Operating model: Share capabilities and assets across the entire business

Asia’s leading firms succeed not by accumulating businesses but by integrating capabilities across them. Ecosystem leaders such as Ping An and Reliance show that value comes from building systems and process that use shared assets so that each new service amplifies the others. This operating model replaces siloed optimization with cross-journey economics and requires redesigning processes for speed, experimentation, and continual iteration.

Technology: Use AI and digital rails across all dimensions

Asian firms that leverage advancements in technology to build new methods for customers to engage and use AI-native services to redefine customer engagement have already created significant value across all breakout models.
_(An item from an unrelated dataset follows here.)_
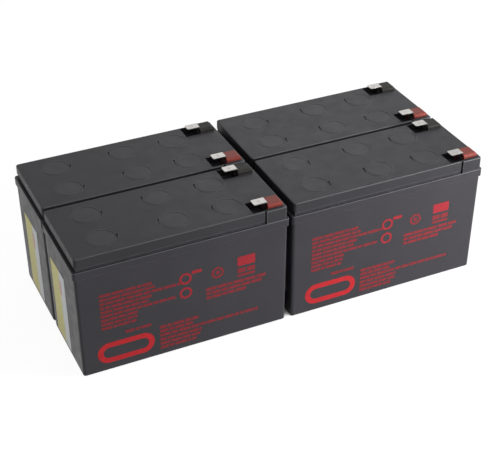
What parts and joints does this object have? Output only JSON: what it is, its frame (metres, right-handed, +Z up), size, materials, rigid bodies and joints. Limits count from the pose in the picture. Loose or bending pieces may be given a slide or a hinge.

AI tools can be used to either accelerate existing processes or completely redefine offerings, and both cases can support global leaders in applying these breakout models to their own contexts. However, these tools cannot substitute for the trust between creators and communities. Companies building these systems should find the right balance between AI and credible human anchors and put the highest priority on maintaining trust.


Business models emerging from Asia illustrate new dimensions of global growth—emotionally resonant, trust-driven, personalized, educational, real-time, and AI-enabled. They show that breakthrough growth relies on more than structural advantages; it requires new ways of designing experiences, orchestrating supply chains, and aligning incentives across networks. AI accelerates every dimension of these models. It compresses creative cycles, strengthens trust, enables microproduction, personalizes education, orchestrates ecosystems, optimizes logistics, and powers entirely new categories of AI-native services.

Asia offers a preview of what the next decade of commerce will look like. The strategic question for global leaders is no longer whether these models will spread but how quickly they can be adapted to unlock the next wave of disproportionate, sustainable growth.